What the exercise asks: Return, word for word, every line that follows.

Data excerpt:
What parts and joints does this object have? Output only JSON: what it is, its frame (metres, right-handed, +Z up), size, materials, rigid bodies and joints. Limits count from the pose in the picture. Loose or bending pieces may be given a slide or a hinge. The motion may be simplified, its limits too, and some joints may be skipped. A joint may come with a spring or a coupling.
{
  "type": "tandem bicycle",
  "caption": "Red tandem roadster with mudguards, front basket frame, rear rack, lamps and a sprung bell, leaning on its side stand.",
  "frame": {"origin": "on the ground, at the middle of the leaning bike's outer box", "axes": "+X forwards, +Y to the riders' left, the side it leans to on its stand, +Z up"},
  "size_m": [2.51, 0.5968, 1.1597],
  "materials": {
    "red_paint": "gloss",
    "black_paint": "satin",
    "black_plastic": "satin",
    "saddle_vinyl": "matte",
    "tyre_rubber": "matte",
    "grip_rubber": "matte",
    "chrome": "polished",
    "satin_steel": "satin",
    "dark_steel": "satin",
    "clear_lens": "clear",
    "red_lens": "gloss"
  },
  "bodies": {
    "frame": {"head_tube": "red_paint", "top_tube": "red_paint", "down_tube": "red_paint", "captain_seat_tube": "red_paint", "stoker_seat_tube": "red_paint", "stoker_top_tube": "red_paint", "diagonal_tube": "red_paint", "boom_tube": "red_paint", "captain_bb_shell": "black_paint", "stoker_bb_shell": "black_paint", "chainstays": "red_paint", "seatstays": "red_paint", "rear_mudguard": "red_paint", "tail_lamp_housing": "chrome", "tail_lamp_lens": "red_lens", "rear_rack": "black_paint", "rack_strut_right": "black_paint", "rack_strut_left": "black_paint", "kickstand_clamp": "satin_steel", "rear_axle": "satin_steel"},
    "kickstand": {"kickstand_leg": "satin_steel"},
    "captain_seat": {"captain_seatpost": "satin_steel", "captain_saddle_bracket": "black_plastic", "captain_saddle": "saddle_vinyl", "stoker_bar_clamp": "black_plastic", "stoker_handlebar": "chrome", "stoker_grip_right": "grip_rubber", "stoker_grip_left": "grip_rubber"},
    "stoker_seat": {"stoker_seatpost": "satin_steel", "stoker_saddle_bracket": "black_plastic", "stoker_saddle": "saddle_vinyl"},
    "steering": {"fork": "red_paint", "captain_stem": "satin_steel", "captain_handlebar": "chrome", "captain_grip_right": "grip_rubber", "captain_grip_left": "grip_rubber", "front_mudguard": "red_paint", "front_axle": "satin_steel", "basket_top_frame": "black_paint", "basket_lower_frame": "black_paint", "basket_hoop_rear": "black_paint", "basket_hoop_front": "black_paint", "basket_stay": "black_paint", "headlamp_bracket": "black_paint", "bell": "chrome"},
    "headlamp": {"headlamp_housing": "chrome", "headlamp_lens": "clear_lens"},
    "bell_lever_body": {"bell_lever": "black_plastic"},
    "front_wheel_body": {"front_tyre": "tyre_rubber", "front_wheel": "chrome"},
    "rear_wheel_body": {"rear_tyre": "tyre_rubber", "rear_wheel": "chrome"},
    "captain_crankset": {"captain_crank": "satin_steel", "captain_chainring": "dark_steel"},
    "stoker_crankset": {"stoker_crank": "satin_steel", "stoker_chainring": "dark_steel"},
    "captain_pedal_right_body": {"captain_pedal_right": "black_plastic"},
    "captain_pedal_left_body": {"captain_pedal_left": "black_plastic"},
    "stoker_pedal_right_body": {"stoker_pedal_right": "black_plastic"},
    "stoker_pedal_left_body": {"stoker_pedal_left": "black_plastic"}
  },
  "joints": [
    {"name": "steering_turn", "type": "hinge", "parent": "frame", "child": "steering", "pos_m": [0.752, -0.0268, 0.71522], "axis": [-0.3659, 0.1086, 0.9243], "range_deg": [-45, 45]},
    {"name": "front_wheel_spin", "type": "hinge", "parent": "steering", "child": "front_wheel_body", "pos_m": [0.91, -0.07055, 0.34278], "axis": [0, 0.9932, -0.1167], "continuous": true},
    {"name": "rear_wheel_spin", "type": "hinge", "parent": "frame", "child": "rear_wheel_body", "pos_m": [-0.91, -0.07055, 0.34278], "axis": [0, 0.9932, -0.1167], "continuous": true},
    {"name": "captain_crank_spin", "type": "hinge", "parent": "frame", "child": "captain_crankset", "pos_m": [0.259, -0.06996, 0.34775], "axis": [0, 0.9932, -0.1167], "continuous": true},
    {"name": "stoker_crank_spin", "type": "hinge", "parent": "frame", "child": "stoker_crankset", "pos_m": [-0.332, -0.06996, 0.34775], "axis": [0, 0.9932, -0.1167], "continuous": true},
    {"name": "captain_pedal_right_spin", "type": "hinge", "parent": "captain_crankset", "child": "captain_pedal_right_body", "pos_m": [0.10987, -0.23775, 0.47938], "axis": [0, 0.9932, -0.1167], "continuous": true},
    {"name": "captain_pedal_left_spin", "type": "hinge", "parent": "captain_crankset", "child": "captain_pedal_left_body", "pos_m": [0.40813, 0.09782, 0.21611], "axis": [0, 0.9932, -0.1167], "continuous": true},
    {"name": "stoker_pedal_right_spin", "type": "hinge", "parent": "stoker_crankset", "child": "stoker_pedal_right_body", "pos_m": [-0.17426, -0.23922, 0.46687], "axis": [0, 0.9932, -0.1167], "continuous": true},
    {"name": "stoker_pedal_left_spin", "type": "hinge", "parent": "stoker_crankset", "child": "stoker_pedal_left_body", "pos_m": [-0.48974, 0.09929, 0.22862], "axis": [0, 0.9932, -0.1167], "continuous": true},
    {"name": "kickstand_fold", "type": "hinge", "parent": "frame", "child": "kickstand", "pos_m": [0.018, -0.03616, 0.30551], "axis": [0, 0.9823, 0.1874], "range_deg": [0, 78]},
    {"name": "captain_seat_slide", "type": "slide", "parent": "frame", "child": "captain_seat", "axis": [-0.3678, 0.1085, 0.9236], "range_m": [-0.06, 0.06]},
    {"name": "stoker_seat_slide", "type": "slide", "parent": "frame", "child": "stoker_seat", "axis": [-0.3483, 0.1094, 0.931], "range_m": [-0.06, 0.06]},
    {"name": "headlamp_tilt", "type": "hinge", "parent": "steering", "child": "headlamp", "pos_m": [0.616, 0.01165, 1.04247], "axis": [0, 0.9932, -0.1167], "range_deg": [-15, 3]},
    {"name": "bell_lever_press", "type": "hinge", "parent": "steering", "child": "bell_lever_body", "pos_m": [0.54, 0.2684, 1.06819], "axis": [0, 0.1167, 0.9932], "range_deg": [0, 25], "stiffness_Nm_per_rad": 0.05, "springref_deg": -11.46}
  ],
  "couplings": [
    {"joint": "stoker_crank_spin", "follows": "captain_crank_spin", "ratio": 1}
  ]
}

The response:
What parts and joints does this object have? Output only JSON: what it is, its frame (metres, right-handed, +Z up), size, materials, rigid bodies and joints. Limits count from the pose in the picture. Loose or bending pieces may be given a slide or a hinge. The motion may be simplified, its limits too, and some joints may be skipped. A joint may come with a spring or a coupling.
{
  "type": "tandem bicycle",
  "caption": "Red tandem roadster with mudguards, front basket frame, rear rack, lamps and a sprung bell, leaning on its side stand.",
  "frame": {"origin": "on the ground, at the middle of the leaning bike's outer box", "axes": "+X forwards, +Y to the riders' left, the side it leans to on its stand, +Z up"},
  "size_m": [2.51, 0.5968, 1.1597],
  "materials": {
    "red_paint": "gloss",
    "black_paint": "satin",
    "black_plastic": "satin",
    "saddle_vinyl": "matte",
    "tyre_rubber": "matte",
    "grip_rubber": "matte",
    "chrome": "polished",
    "satin_steel": "satin",
    "dark_steel": "satin",
    "clear_lens": "clear",
    "red_lens": "gloss"
  },
  "bodies": {
    "frame": {"head_tube": "red_paint", "top_tube": "red_paint", "down_tube": "red_paint", "captain_seat_tube": "red_paint", "stoker_seat_tube": "red_paint", "stoker_top_tube": "red_paint", "diagonal_tube": "red_paint", "boom_tube": "red_paint", "captain_bb_shell": "black_paint", "stoker_bb_shell": "black_paint", "chainstays": "red_paint", "seatstays": "red_paint", "rear_mudguard": "red_paint", "tail_lamp_housing": "chrome", "tail_lamp_lens": "red_lens", "rear_rack": "black_paint", "rack_strut_right": "black_paint", "rack_strut_left": "black_paint", "kickstand_clamp": "satin_steel", "rear_axle": "satin_steel"},
    "kickstand": {"kickstand_leg": "satin_steel"},
    "captain_seat": {"captain_seatpost": "satin_steel", "captain_saddle_bracket": "black_plastic", "captain_saddle": "saddle_vinyl", "stoker_bar_clamp": "black_plastic", "stoker_handlebar": "chrome", "stoker_grip_right": "grip_rubber", "stoker_grip_left": "grip_rubber"},
    "stoker_seat": {"stoker_seatpost": "satin_steel", "stoker_saddle_bracket": "black_plastic", "stoker_saddle": "saddle_vinyl"},
    "steering": {"fork": "red_paint", "captain_stem": "satin_steel", "captain_handlebar": "chrome", "captain_grip_right": "grip_rubber", "captain_grip_left": "grip_rubber", "front_mudguard": "red_paint", "front_axle": "satin_steel", "basket_top_frame": "black_paint", "basket_lower_frame": "black_paint", "basket_hoop_rear": "black_paint", "basket_hoop_front": "black_paint", "basket_stay": "black_paint", "headlamp_bracket": "black_paint", "bell": "chrome"},
    "headlamp": {"headlamp_housing": "chrome", "headlamp_lens": "clear_lens"},
    "bell_lever_body": {"bell_lever": "black_plastic"},
    "front_wheel_body": {"front_tyre": "tyre_rubber", "front_wheel": "chrome"},
    "rear_wheel_body": {"rear_tyre": "tyre_rubber", "rear_wheel": "chrome"},
    "captain_crankset": {"captain_crank": "satin_steel", "captain_chainring": "dark_steel"},
    "stoker_crankset": {"stoker_crank": "satin_steel", "stoker_chainring": "dark_steel"},
    "captain_pedal_right_body": {"captain_pedal_right": "black_plastic"},
    "captain_pedal_left_body": {"captain_pedal_left": "black_plastic"},
    "stoker_pedal_right_body": {"stoker_pedal_right": "black_plastic"},
    "stoker_pedal_left_body": {"stoker_pedal_left": "black_plastic"}
  },
  "joints": [
    {"name": "steering_turn", "type": "hinge", "parent": "frame", "child": "steering", "pos_m": [0.752, -0.0268, 0.71522], "axis": [-0.3659, 0.1086, 0.9243], "range_deg": [-45, 45]},
    {"name": "front_wheel_spin", "type": "hinge", "parent": "steering", "child": "front_wheel_body", "pos_m": [0.91, -0.07055, 0.34278], "axis": [0, 0.9932, -0.1167], "continuous": true},
    {"name": "rear_wheel_spin", "type": "hinge", "parent": "frame", "child": "rear_wheel_body", "pos_m": [-0.91, -0.07055, 0.34278], "axis": [0, 0.9932, -0.1167], "continuous": true},
    {"name": "captain_crank_spin", "type": "hinge", "parent": "frame", "child": "captain_crankset", "pos_m": [0.259, -0.06996, 0.34775], "axis": [0, 0.9932, -0.1167], "continuous": true},
    {"name": "stoker_crank_spin", "type": "hinge", "parent": "frame", "child": "stoker_crankset", "pos_m": [-0.332, -0.06996, 0.34775], "axis": [0, 0.9932, -0.1167], "continuous": true},
    {"name": "captain_pedal_right_spin", "type": "hinge", "parent": "captain_crankset", "child": "captain_pedal_right_body", "pos_m": [0.10987, -0.23775, 0.47938], "axis": [0, 0.9932, -0.1167], "continuous": true},
    {"name": "captain_pedal_left_spin", "type": "hinge", "parent": "captain_crankset", "child": "captain_pedal_left_body", "pos_m": [0.40813, 0.09782, 0.21611], "axis": [0, 0.9932, -0.1167], "continuous": true},
    {"name": "stoker_pedal_right_spin", "type": "hinge", "parent": "stoker_crankset", "child": "stoker_pedal_right_body", "pos_m": [-0.17426, -0.23922, 0.46687], "axis": [0, 0.9932, -0.1167], "continuous": true},
    {"name": "stoker_pedal_left_spin", "type": "hinge", "parent": "stoker_crankset", "child": "stoker_pedal_left_body", "pos_m": [-0.48974, 0.09929, 0.22862], "axis": [0, 0.9932, -0.1167], "continuous": true},
    {"name": "kickstand_fold", "type": "hinge", "parent": "frame", "child": "kickstand", "pos_m": [0.018, -0.03616, 0.30551], "axis": [0, 0.9823, 0.1874], "range_deg": [0, 78]},
    {"name": "captain_seat_slide", "type": "slide", "parent": "frame", "child": "captain_seat", "axis": [-0.3678, 0.1085, 0.9236], "range_m": [-0.06, 0.06]},
    {"name": "stoker_seat_slide", "type": "slide", "parent": "frame", "child": "stoker_seat", "axis": [-0.3483, 0.1094, 0.931], "range_m": [-0.06, 0.06]},
    {"name": "headlamp_tilt", "type": "hinge", "parent": "steering", "child": "headlamp", "pos_m": [0.616, 0.01165, 1.04247], "axis": [0, 0.9932, -0.1167], "range_deg": [-15, 3]},
    {"name": "bell_lever_press", "type": "hinge", "parent": "steering", "child": "bell_lever_body", "pos_m": [0.54, 0.2684, 1.06819], "axis": [0, 0.1167, 0.9932], "range_deg": [0, 25], "stiffness_Nm_per_rad": 0.05, "springref_deg": -11.46}
  ],
  "couplings": [
    {"joint": "stoker_crank_spin", "follows": "captain_crank_spin", "ratio": 1}
  ]
}